While James Cameron would likely not condone the use of Ecstasy to stimulate the creative process, he’s hardly the first director to openly discuss how substance abuse helped, and in some cases hurt, their creative endeavors. UPROXX notes that beloved directors such as Lars von Trier, Oliver Stone, Martin Scorsese, John Cassavetes and more have previously admitted to letting drugs fuel a bit of their art. Stephen King, for example, has been very vocal in the past about how cocaine use impacted his creative process on the film Maximum Overdrive in 1986.
However, it appeared to work for James Cameron. Judgement Day grossed $520.9 million worldwide the year it came out and remained the highest-grossing R-rated movie of all time for well over a decade, according to Box Office Mojo. While the filmmaker’s story and direction certainly played a role in the sequel’s popularity, it’s impossible to ignore the fact that TriStar Sony used this film to completely reinvent the ways that major summer blockbusters were marketed.

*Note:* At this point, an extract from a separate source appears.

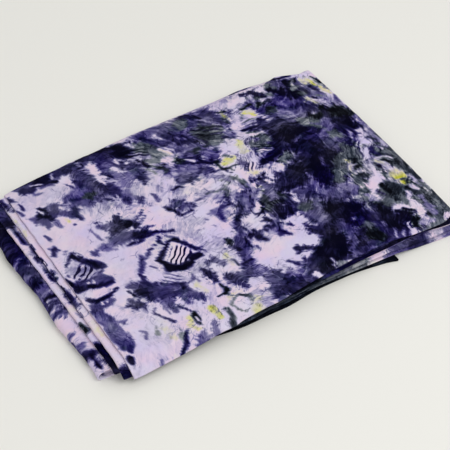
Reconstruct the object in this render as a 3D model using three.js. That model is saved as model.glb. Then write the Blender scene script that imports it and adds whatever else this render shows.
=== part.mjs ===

Terminator 2 inundated the public with tie-ins with fast food and soft drinks, trading cards, toys, action figures, video games and much more. In fact, Sting isn’t the only musician to thank for bringing audiences Terminator 2 as they know it today. James Cameron notes that the studio went around him directly to Schwarzenegger to make a tie-in music video for Guns N’ Roses’ track You Could Be Mine.
“They go to Arnold—they didn’t talk to me—and they say, ‘We want you in a music video with some act,’” James Cameron told The Ringer. “Arnold says, ‘OK, look, if you’re going to do a music video, you get the biggest band in the world. I don’t even care who they are.’ They flip open Billboard: ‘Guns N’ Roses makes sense. We’ve got a rose in the movie and bloody guns. Good, do it.’”
As Den of Geek notes, the release of a new Guns N’ Roses song would have created immense hype at the time regardless of any movie tie-in given that it marked their first full album release of new material since 1987’s Appetite for Destruction, save for a few covers and low-key song releases. Add in Schwarzenegger donning his now-iconic Terminator 2 biker outfit to a video that would play relentlessly on MTV and the track was a hit that helped propel the seemingly unavoidable movie to new, previously unheard of heights.
Although he wasn’t looped into the creative process behind the You Could Be Mine video, even James Cameron notes in his interview that it helped bring the movie to more acclaim and subsequent follow-ups.